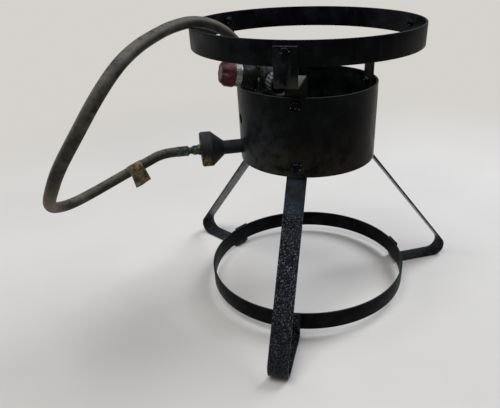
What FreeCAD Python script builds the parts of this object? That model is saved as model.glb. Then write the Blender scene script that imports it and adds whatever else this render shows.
--
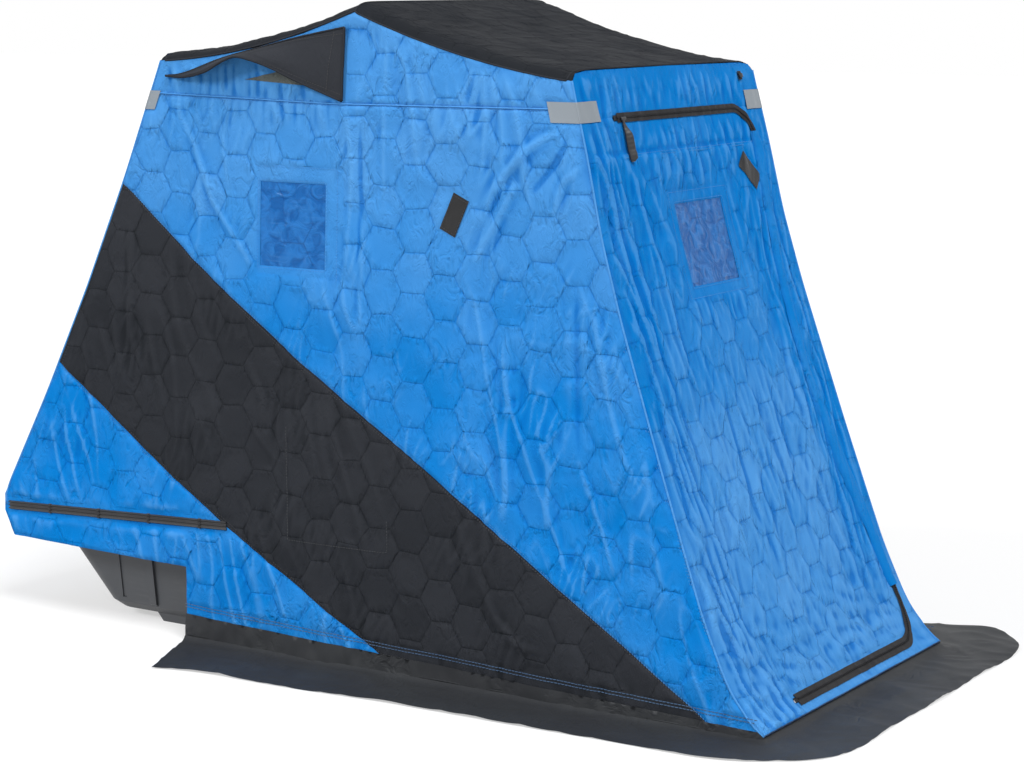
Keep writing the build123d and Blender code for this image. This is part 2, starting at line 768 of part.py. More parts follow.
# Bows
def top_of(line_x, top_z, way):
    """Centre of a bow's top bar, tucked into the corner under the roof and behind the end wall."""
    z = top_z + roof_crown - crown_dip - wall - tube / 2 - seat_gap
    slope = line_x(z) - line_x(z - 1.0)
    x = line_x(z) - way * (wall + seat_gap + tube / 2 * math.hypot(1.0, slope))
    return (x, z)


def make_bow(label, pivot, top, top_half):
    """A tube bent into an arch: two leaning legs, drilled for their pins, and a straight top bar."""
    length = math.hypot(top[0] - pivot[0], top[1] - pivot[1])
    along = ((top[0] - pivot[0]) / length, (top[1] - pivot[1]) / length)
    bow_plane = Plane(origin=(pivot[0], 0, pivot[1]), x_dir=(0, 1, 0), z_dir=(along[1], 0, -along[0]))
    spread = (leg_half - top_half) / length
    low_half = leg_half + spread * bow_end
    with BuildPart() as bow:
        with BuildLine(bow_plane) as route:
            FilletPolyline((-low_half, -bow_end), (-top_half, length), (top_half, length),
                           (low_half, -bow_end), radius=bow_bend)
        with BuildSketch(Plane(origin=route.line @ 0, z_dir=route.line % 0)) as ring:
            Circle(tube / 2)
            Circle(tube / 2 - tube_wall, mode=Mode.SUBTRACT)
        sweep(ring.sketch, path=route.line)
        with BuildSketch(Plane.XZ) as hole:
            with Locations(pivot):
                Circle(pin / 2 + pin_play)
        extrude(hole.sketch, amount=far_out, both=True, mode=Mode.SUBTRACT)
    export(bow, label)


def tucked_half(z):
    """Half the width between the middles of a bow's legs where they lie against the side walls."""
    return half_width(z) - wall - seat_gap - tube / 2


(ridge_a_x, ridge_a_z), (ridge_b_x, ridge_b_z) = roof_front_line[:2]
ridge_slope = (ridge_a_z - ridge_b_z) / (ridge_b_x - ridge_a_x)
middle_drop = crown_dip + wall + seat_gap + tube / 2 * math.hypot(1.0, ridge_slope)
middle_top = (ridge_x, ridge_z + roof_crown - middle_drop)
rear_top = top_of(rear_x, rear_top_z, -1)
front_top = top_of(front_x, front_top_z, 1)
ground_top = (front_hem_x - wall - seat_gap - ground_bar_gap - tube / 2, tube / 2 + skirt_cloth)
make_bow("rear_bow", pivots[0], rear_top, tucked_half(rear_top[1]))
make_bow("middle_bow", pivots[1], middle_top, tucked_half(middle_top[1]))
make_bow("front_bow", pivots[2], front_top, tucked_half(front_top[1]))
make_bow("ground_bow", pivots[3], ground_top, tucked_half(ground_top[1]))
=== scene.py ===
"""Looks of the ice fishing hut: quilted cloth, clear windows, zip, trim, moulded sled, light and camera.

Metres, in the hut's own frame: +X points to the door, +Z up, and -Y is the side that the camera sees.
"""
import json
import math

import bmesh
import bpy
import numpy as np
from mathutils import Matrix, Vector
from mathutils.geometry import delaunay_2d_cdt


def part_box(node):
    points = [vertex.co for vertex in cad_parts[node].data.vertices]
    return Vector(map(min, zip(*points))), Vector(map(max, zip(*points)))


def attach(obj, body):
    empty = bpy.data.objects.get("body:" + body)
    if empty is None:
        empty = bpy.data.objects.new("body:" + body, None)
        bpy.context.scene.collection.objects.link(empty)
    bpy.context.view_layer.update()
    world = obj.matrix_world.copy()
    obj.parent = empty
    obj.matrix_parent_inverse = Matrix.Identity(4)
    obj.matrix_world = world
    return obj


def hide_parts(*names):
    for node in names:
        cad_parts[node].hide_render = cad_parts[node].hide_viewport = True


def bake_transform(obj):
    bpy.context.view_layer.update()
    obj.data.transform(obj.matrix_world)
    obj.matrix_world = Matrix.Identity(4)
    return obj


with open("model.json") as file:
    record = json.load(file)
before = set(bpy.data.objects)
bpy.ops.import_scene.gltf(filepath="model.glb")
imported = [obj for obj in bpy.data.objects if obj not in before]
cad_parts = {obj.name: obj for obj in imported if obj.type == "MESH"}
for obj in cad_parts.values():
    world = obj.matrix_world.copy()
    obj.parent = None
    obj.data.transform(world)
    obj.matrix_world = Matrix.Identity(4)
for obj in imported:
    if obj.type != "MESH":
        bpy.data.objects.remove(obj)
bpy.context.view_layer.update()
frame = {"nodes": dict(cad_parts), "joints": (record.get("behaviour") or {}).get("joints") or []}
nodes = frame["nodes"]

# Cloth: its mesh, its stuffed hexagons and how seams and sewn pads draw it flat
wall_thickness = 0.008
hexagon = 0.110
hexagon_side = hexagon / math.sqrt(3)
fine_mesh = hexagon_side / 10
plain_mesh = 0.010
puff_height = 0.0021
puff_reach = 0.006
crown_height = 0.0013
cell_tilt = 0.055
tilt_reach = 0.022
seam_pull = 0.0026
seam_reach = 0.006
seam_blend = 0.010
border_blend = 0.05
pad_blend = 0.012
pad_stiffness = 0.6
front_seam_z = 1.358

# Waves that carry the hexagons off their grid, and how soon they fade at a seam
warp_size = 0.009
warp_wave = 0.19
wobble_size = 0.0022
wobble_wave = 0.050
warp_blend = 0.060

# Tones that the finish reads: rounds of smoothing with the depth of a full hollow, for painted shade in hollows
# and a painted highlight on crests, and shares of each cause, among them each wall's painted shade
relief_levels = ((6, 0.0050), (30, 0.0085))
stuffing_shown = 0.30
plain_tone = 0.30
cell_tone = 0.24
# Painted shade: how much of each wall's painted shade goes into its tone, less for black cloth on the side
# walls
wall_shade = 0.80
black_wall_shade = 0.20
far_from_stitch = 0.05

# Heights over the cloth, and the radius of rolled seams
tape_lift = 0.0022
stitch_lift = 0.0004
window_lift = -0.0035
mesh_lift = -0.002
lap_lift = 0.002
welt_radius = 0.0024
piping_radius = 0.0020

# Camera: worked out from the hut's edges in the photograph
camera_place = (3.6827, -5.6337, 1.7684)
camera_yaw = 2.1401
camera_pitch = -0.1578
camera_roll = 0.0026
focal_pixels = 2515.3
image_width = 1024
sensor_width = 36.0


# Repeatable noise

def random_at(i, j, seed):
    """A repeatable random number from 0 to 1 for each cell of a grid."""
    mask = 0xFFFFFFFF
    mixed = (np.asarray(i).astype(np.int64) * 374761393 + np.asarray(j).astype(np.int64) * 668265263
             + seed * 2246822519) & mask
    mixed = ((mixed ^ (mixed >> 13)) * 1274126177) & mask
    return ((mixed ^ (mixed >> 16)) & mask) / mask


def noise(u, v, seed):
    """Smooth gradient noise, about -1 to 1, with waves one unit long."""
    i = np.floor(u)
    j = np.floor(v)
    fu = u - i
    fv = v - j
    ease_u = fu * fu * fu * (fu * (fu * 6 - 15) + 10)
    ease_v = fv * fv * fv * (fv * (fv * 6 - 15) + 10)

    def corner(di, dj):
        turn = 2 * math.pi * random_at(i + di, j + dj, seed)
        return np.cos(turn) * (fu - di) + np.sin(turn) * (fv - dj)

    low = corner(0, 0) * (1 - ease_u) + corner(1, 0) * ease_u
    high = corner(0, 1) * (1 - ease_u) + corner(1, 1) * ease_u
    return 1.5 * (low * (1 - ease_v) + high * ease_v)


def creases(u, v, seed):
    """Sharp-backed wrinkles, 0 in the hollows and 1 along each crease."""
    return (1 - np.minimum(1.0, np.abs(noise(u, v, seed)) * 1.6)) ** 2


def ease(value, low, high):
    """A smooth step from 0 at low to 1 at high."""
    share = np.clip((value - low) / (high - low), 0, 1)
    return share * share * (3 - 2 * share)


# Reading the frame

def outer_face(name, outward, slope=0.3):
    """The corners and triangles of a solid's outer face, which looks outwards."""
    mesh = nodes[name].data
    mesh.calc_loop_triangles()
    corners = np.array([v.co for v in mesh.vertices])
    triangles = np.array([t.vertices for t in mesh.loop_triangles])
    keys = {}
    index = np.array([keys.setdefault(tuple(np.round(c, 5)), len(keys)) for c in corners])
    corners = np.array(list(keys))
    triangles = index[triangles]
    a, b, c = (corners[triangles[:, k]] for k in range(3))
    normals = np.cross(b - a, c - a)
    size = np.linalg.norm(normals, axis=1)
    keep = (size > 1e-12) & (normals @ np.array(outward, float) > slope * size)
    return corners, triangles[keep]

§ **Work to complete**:
Print, from the entries above, the line with "(ridge_a_x, ridge_a_z), (ridge_b_x, ridge_b_z)", the line with "obj.parent = empty" and all lines between them, exactly and with nothing else.

§ **Finished task**:
(ridge_a_x, ridge_a_z), (ridge_b_x, ridge_b_z) = roof_front_line[:2]
ridge_slope = (ridge_a_z - ridge_b_z) / (ridge_b_x - ridge_a_x)
middle_drop = crown_dip + wall + seat_gap + tube / 2 * math.hypot(1.0, ridge_slope)
middle_top = (ridge_x, ridge_z + roof_crown - middle_drop)
rear_top = top_of(rear_x, rear_top_z, -1)
front_top = top_of(front_x, front_top_z, 1)
ground_top = (front_hem_x - wall - seat_gap - ground_bar_gap - tube / 2, tube / 2 + skirt_cloth)
make_bow("rear_bow", pivots[0], rear_top, tucked_half(rear_top[1]))
make_bow("middle_bow", pivots[1], middle_top, tucked_half(middle_top[1]))
make_bow("front_bow", pivots[2], front_top, tucked_half(front_top[1]))
make_bow("ground_bow", pivots[3], ground_top, tucked_half(ground_top[1]))
=== scene.py ===
"""Looks of the ice fishing hut: quilted cloth, clear windows, zip, trim, moulded sled, light and camera.

Metres, in the hut's own frame: +X points to the door, +Z up, and -Y is the side that the camera sees.
"""
import json
import math

import bmesh
import bpy
import numpy as np
from mathutils import Matrix, Vector
from mathutils.geometry import delaunay_2d_cdt


def part_box(node):
    points = [vertex.co for vertex in cad_parts[node].data.vertices]
    return Vector(map(min, zip(*points))), Vector(map(max, zip(*points)))


def attach(obj, body):
    empty = bpy.data.objects.get("body:" + body)
    if empty is None:
        empty = bpy.data.objects.new("body:" + body, None)
        bpy.context.scene.collection.objects.link(empty)
    bpy.context.view_layer.update()
    world = obj.matrix_world.copy()
    obj.parent = empty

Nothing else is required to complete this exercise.